Une génération de politiciens est en train de se terminer et il faut que se termine avec elle la dangereuse concentration des pouvoirs. Il est temps de refaire notre pluralisme politique, pour qu’aucun politicien ne dirige un parti depuis l’exil et pour qu’aucune opposition ne soutienne le candidat du parti au pouvoir. Il est également temps de réfléchir à un système plus démocratique, plus tolérant envers les différences, orienté vers un islam des Lumières. Peu importe qu’un système soit désigné par un nom usité ou par un néologisme. Le plus important est que ce système parte de la réalité et s’oriente vers l’intérêt collectif.


Hichem Achi

1 commentaire:

  1. L'état de grâce est terminé pour Ordogan et son AKP. En effet il a prospéré le pays avec une croissance économique étonnante au moment où le monde dit libre était en crise. Les cinq 1ere années de son règne il avait injecté une islamisation modérée à petite dose dans une société laïque depuis les années 20. Maintenant il est impatient de pousser plus avec le conflit syrien qui lui a donné l’opportunité de rêver d’un nouveau protectorat sur le monde arabe comme autrefois. Lui aussi pour acheter une paix sociale (…) doit s’appuyer sur le dessin des Qataris en s’impliquant directement contre Bachar El Assad et l’axe du mal (…). C’est dans ce sens qu’il a fait une visite d'affaire éclaire au Maghreb arabe ou le Roi du Maroc ne l’a pas reçu, le régime algérien l’a accueilli sans faste mais la Tunisie de Ghannouchi , complaisante avec les Touars Syriens lui avait déroulé le grand Tapis et ont fait sortir beaucoup de drapeaux Tunisiens au lieu celui d’Annahda.
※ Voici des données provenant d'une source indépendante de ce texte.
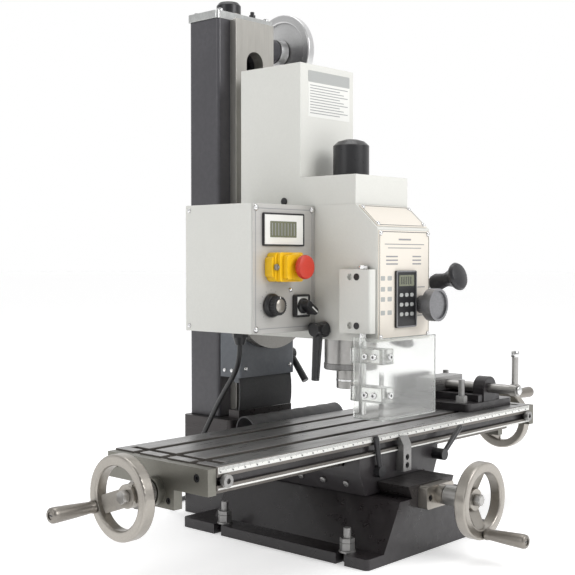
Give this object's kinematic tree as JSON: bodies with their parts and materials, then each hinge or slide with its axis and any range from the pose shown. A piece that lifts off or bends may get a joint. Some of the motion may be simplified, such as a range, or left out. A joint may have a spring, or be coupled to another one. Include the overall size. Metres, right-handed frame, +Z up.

Une visite d’affaire au moment où les villes turques sont en flamme, stratégie qui montre à l’Europe que « nous savons vous tournez le dos » car vous ne vouliez pas de nous à votre « UE ». Erdogan doit désormais compter avec les laïcs, fini le rêve du retour au califat Ottoman. Ah ! Le maudit Hizb de Nasr Allah qui a repris la ville stratégique d’Elqussayr, et que le tournant de la guerre fait très mal. Désormais avec l’entrée de hizbollah en territoire syrien, c’est le traité des frontières héritées du colonialisme qui saute. Et oui, tout est lié. Hafid Mouats.